Addendum II: A Pitt philosophy student in the comments wants to emphasize that Pavlischek’s degree (though it does contain the word “ethics”) is not from Pitt’s philosophy department, which has long been regarded as one of the best in the country.

Tags: Moral Philosophy


       

 

11 responses so far ↓

  • 1 Julian Elson // Oct 25, 2007 at 4:02 am

    Possibly the common sense of mystery about atheists’ morality isn’t really referring to the solidity of the metaethical foundations of ethics without the supernatural, but in what specific norms atheists would follow. If you regard the Bible as a source of moral norms, you get handy, specific advice, like “If a man has a stubborn and rebellious son, who will not obey the voice of his father or the voice of his mother, and, though they chastise him, will not give heed to them, then his father and his mother shall take hold of him and bring him out to the elders of his city at the gate of the place where he lives, and they shall say to the elders of his city, ‘This our son is stubborn and rebellious, he will not obey our voice; he is a glutton and a drunkard.’ Then all the men of the city shall stone him to death with stones; so you shall purge the evil from your midst; and all Israel shall hear, and fear.” (Deuteronomy 21:18-21)

    This advice may not be terribly practical, or, from any reasonable perspective, moral, nor are there many people of any Bible-thumping religion that follow it, but it looks at a specific situation and provides a specific solution. Atheists, as a group, cannot point to anything similar. What’s the right thing for parents to do if their son has serious disciplinary problems? Well, you have to think about it. It depends. Some people find that unsatisfying.

  • 2 razib // Oct 25, 2007 at 4:23 am

    Well, you have to think about it. It depends.

    Casuistry suffuses the thinking of religious intellectuals. They have foundations of belief which they interpret however they want to. Atheists on the other hand have no foundations aside from moral intuitions, and they interpret them however they want to. So of course the behavior difference between atheists and theists all things controlled is minimal.

    As for the stupidity of this scholar, the religious Right is to philosophy & science what the secular Left is to economics.

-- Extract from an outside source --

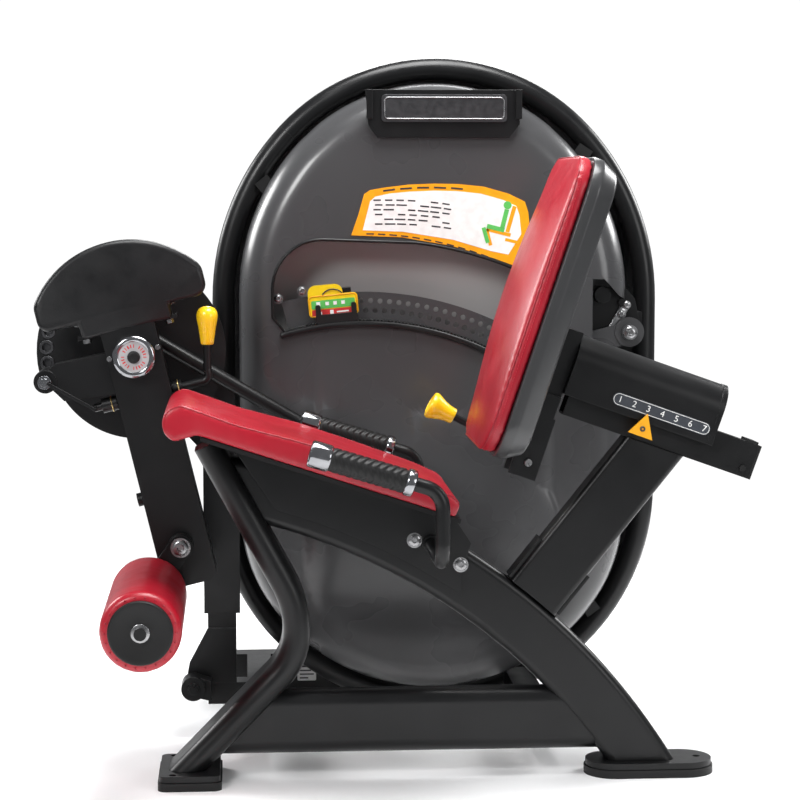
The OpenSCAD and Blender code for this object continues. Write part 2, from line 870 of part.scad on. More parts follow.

  • 3 Gil // Oct 25, 2007 at 1:33 pm

    Pavlischek was probably trying to set you up for a “Gotcha!” by noting that even Flew turned to deism (in his old age).

    Pathetic.

  • 4 Jacob T. Levy // Oct 25, 2007 at 4:09 pm

    wow– that’s appalling…

  • 5 Nate W. // Oct 26, 2007 at 11:32 am

    Well done, Julian, though for accuracy’s sake, it’s worth noting that you don’t have to go quite so far back to find a major philosopher working in a a theistic tradition. Alastair MacIntrye counts as a major twentieth century ethicist and he argues essentially for a form of Augustinian Christianity. But even this isn’t a real counterpoint, since MacIntyre doesn’t argue from theistic premises. He concludes that a successful ethics requires something like Christianity, but he gets there (or attempts to) working solely in a secular tradition.

  • 6 Tim // Oct 28, 2007 at 11:08 pm

    This is an aside from the major point of this post, but Pavlischek’s PhD is in something called “Religion, Ethics and Society”, and as far as I can tell the University of Pittsburgh no longer offers any such degree.

    I’m not sure why you restrict your observation to the last 200 years: earlier philosophers tended to be more religious, but who are the divine command theorists? The only philosopher I know of who holds this view–not counting theologians such as Luther and Augustine–is Peter Geach.

  • 7 David // Oct 29, 2007 at 10:37 am

    Here’s a link to something online by Geach:

    http://evans-experientialism.freewebspace.com/geach.htm

    I don’t think he takes the view that God’s commands make all right actions right, and all wrong actions wrong. See the first part of the paper about lying.

  • 8 Julian Sanchez // Oct 29, 2007 at 11:41 am

    Well, God plays a role in Locke’s theory of justice, for instance, though later Lockeans have tried to make the theory work without it.

  • 9 David // Oct 29, 2007 at 2:11 pm

    Doesn’t God play a role in Immanuel Kant’s ethics?

    God may not determine the content of the Categorical Imperative, but doesn’t morality (for Kant) require the postulation of God, freedom, and immortality?

  • 10 David // Oct 29, 2007 at 2:16 pm

    See this Stanford Encyclopedia article which refers to Kant’s arguments in this area:

    http://plato.stanford.edu/entries/moral-arguments-god/#2.1

  • 11 bza // Oct 31, 2007 at 4:00 pm

    As a student in the Pitt philosophy department, I’d like to point out that the program from which Pavlischek received his degree is not associated with us. I think it may be in the religious studies department, but we don’t have anything to do with it.

    God may not determine the content of the Categorical Imperative, but doesn’t morality (for Kant) require the postulation of God, freedom, and immortality?

    Yes to the second, no to the third, and a “sort of, but not really, and not in the same way as freedom” to the first. (What these three have in common for Kant is that they’re “unavoidable topics of speculation,” not presuppositions of morality.)